GOAL: Write every line of the material out exactly as shown.

GIVEN DATA:
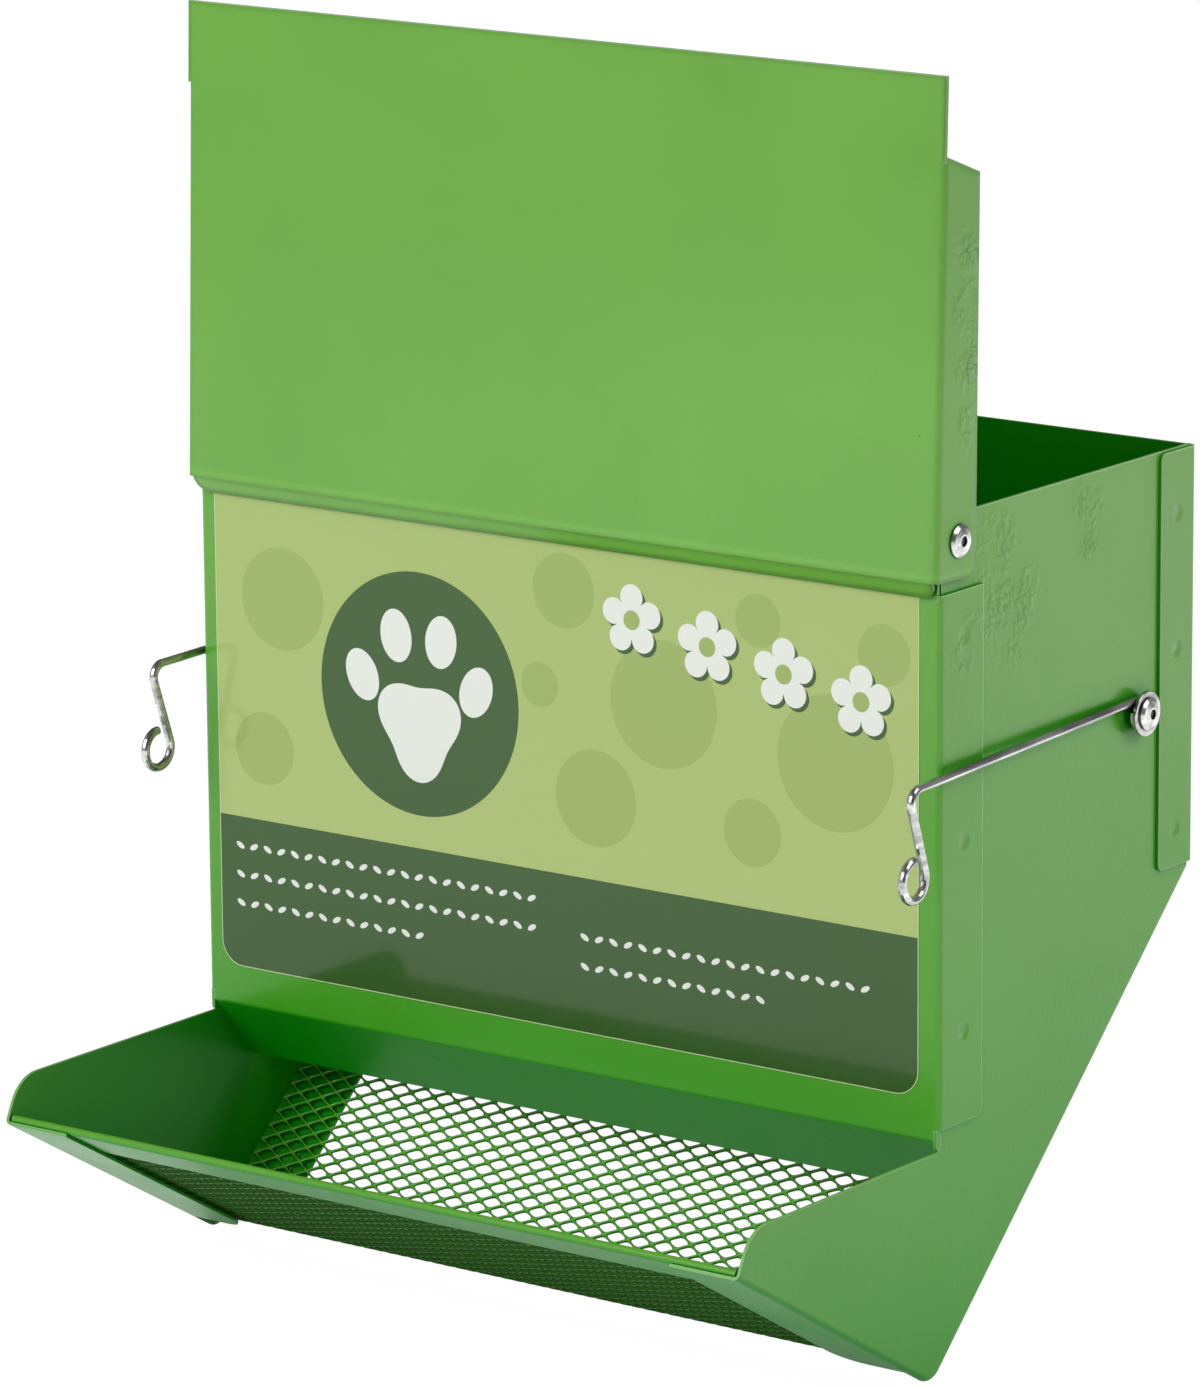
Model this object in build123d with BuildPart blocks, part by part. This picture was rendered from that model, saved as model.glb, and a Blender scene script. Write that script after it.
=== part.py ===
from build123d import *
import os
from math import cos, floor, radians, sin, tan

# Sheet metal, every thickness with its powder coat
sheet = 0.8
bend = 1.6  # outside radius of a fold
seam = 0.05  # between two sheets that are welded face to face

# Hopper body, front face at Y 0, origin on that face just under the label
body_width = 240.0
body_depth = 118.9
rim_height = 155.0
rear_slope_start = 41.2  # over the origin
rear_slope = 43.2
front_slope = 30.4
heel_forward = 1.2  # lowest fold, in front of the front face
heel_radius = 6.0
trough_reach = 86.3
trough_drop = 9.8  # trough rim under the origin
nose_back = 5.6
nose_radius = 11.0

# Front panel
front_flange_depth = 19.4
front_flange_drop = 19.8
front_flange_foot = 4.0
front_rim_drop = 1.0
baffle_drop = 6.8
baffle_length = 23.7
baffle_angle = 51.0
panel_corner = 3.0

# Rear panel
rear_flange_depth = 16.9
rear_flange_foot_gap = 0.2
rear_rim_drop = 0.5
rear_tail_length = 76.0
rear_corner = 2.0

# Side panels
slope_flange_width = 21.0
heel_relief = 12.0
flange_corner = 8.0
weld_spot = 6.0
weld_spot_inset = 12.0
rear_weld_spots = (24.0, 56.0)
front_weld_spots = (28.0, 62.0)

# Trough lip
lip_width = 17.0
hem_height = 2.2
hem_return = 5.0

# Sifter mesh
mesh_sheet = 1.1
mesh_bend = 14.0
mesh_pitch_across = 25.8
mesh_pitch_along = 14.6
mesh_bond = 4.5
mesh_strand = 2.3
mesh_bend_rows = 2  # rows of openings from the middle of the bend to the end of its node
mesh_lap = 10.0
mesh_hem_gap = 1.0

# Label
label_sheet = 0.15
label_width = 228.7
label_shift = 0.65
label_foot = 4.0
label_lip_gap = 0.1
label_corner = 7.0

# Lid, open at rest and leaning back
lid_lean = 2.0
lid_side_gap = 0.4
lid_standoff = 10.0
lid_hinge_back = 6.6
lid_hinge_drop = 6.5
lid_length = 117.6
lid_flange_low = 17.6
lid_flange_high = 15.5
lid_flange_foot = 9.9
lid_flange_top_rear = 92.5
lid_flange_top_front = 97.5
lid_flange_corner = 3.0
lid_lip_start = 9.0
lid_lip_foot = 14.2
lid_lip_radius = 4.0
lid_lip_corner = 4.0
lid_stop_gap = 0.4

# Blind rivets
rivet_shank = 4.8
rivet_head = 8.7
rivet_head_rim = 0.5
rivet_head_height = 1.5
rivet_shoulder = 7.0
rivet_shoulder_height = 1.15
rivet_crown = 3.6  # flat ring round the bore, across
rivet_bore = 2.7
rivet_bulb = 6.6
rivet_bulb_length = 3.6
mandrel_gap = 0.05
mandrel_recess = 0.6
mandrel_head = 4.2
mandrel_head_length = 1.8
press_gap = 0.05
running_gap = 0.1

# Wire hooks
wire = 2.4
wire_sides = 12  # flats that stand for the round of the wire
hook_pivot_inset = 27.1  # from the rear face
hook_pivot_drop = 67.2
hook_splay = 1.3
hook_gap = 0.25
hook_forward = 18.6  # bend of the arm, in front of the front face
hook_rise = 1.0
hook_bend = 3.5
hook_leg_angle = 19.0
hook_leg_length = 22.7
hook_loop_radius = 5.1
hook_loop_turn = 289.0
hook_eye_turn = 280.0
washer_width = 12.0
washer_sheet = 1.0
washer_edge = 0.2

# Levels and planes that the pieces share
half_width = body_width / 2
side_outer = half_width - sheet - seam
side_inner = side_outer - sheet
baffle_width = 2 * (side_inner - seam)
slope_width = 2 * (side_outer - bend - seam)  # between the folds of the side panels
side_front = bend
side_rear = body_depth - bend
slope_turn = rear_slope + front_slope
heel_level = rear_slope_start - (body_depth + heel_forward) * tan(radians(rear_slope))
front_run = (trough_reach - heel_forward) / cos(radians(front_slope))
lip_level = sheet + seam
mesh_level = 2 * (sheet + seam)
rear_up = Vector(0, cos(radians(rear_slope)), sin(radians(rear_slope)))
rear_in = Vector(0, -sin(radians(rear_slope)), cos(radians(rear_slope)))
front_up = Vector(0, -cos(radians(front_slope)), sin(radians(front_slope)))
front_in = Vector(0, sin(radians(front_slope)), cos(radians(front_slope)))
heel = Vector(0, -heel_forward, heel_level)
rear_plane = Plane(origin=heel, x_dir=(1, 0, 0), z_dir=rear_in)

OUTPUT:
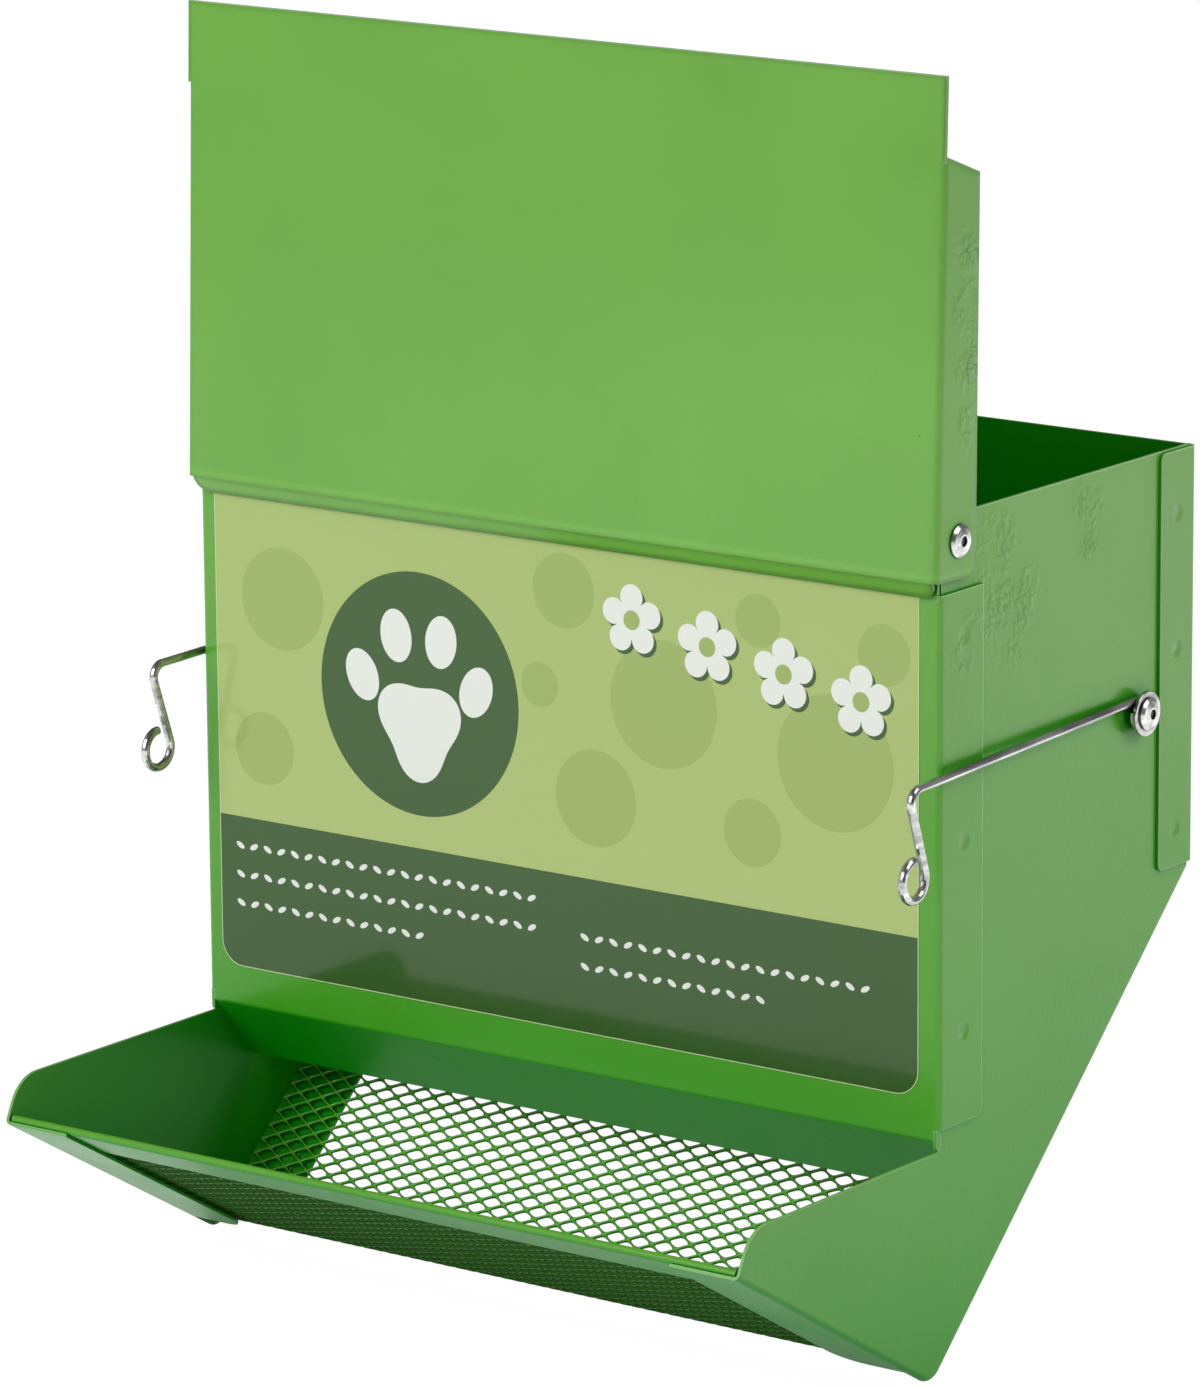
Model this object in build123d with BuildPart blocks, part by part. This picture was rendered from that model, saved as model.glb, and a Blender scene script. Write that script after it.
=== part.py ===
from build123d import *
import os
from math import cos, floor, radians, sin, tan

# Sheet metal, every thickness with its powder coat
sheet = 0.8
bend = 1.6  # outside radius of a fold
seam = 0.05  # between two sheets that are welded face to face

# Hopper body, front face at Y 0, origin on that face just under the label
body_width = 240.0
body_depth = 118.9
rim_height = 155.0
rear_slope_start = 41.2  # over the origin
rear_slope = 43.2
front_slope = 30.4
heel_forward = 1.2  # lowest fold, in front of the front face
heel_radius = 6.0
trough_reach = 86.3
trough_drop = 9.8  # trough rim under the origin
nose_back = 5.6
nose_radius = 11.0

# Front panel
front_flange_depth = 19.4
front_flange_drop = 19.8
front_flange_foot = 4.0
front_rim_drop = 1.0
baffle_drop = 6.8
baffle_length = 23.7
baffle_angle = 51.0
panel_corner = 3.0

# Rear panel
rear_flange_depth = 16.9
rear_flange_foot_gap = 0.2
rear_rim_drop = 0.5
rear_tail_length = 76.0
rear_corner = 2.0

# Side panels
slope_flange_width = 21.0
heel_relief = 12.0
flange_corner = 8.0
weld_spot = 6.0
weld_spot_inset = 12.0
rear_weld_spots = (24.0, 56.0)
front_weld_spots = (28.0, 62.0)

# Trough lip
lip_width = 17.0
hem_height = 2.2
hem_return = 5.0

# Sifter mesh
mesh_sheet = 1.1
mesh_bend = 14.0
mesh_pitch_across = 25.8
mesh_pitch_along = 14.6
mesh_bond = 4.5
mesh_strand = 2.3
mesh_bend_rows = 2  # rows of openings from the middle of the bend to the end of its node
mesh_lap = 10.0
mesh_hem_gap = 1.0

# Label
label_sheet = 0.15
label_width = 228.7
label_shift = 0.65
label_foot = 4.0
label_lip_gap = 0.1
label_corner = 7.0

# Lid, open at rest and leaning back
lid_lean = 2.0
lid_side_gap = 0.4
lid_standoff = 10.0
lid_hinge_back = 6.6
lid_hinge_drop = 6.5
lid_length = 117.6
lid_flange_low = 17.6
lid_flange_high = 15.5
lid_flange_foot = 9.9
lid_flange_top_rear = 92.5
lid_flange_top_front = 97.5
lid_flange_corner = 3.0
lid_lip_start = 9.0
lid_lip_foot = 14.2
lid_lip_radius = 4.0
lid_lip_corner = 4.0
lid_stop_gap = 0.4

# Blind rivets
rivet_shank = 4.8
rivet_head = 8.7
rivet_head_rim = 0.5
rivet_head_height = 1.5
rivet_shoulder = 7.0
rivet_shoulder_height = 1.15
rivet_crown = 3.6  # flat ring round the bore, across
rivet_bore = 2.7
rivet_bulb = 6.6
rivet_bulb_length = 3.6
mandrel_gap = 0.05
mandrel_recess = 0.6
mandrel_head = 4.2
mandrel_head_length = 1.8
press_gap = 0.05
running_gap = 0.1

# Wire hooks
wire = 2.4
wire_sides = 12  # flats that stand for the round of the wire
hook_pivot_inset = 27.1  # from the rear face
hook_pivot_drop = 67.2
hook_splay = 1.3
hook_gap = 0.25
hook_forward = 18.6  # bend of the arm, in front of the front face
hook_rise = 1.0
hook_bend = 3.5
hook_leg_angle = 19.0
hook_leg_length = 22.7
hook_loop_radius = 5.1
hook_loop_turn = 289.0
hook_eye_turn = 280.0
washer_width = 12.0
washer_sheet = 1.0
washer_edge = 0.2

# Levels and planes that the pieces share
half_width = body_width / 2
side_outer = half_width - sheet - seam
side_inner = side_outer - sheet
baffle_width = 2 * (side_inner - seam)
slope_width = 2 * (side_outer - bend - seam)  # between the folds of the side panels
side_front = bend
side_rear = body_depth - bend
slope_turn = rear_slope + front_slope
heel_level = rear_slope_start - (body_depth + heel_forward) * tan(radians(rear_slope))
front_run = (trough_reach - heel_forward) / cos(radians(front_slope))
lip_level = sheet + seam
mesh_level = 2 * (sheet + seam)
rear_up = Vector(0, cos(radians(rear_slope)), sin(radians(rear_slope)))
rear_in = Vector(0, -sin(radians(rear_slope)), cos(radians(rear_slope)))
front_up = Vector(0, -cos(radians(front_slope)), sin(radians(front_slope)))
front_in = Vector(0, sin(radians(front_slope)), cos(radians(front_slope)))
heel = Vector(0, -heel_forward, heel_level)
rear_plane = Plane(origin=heel, x_dir=(1, 0, 0), z_dir=rear_in)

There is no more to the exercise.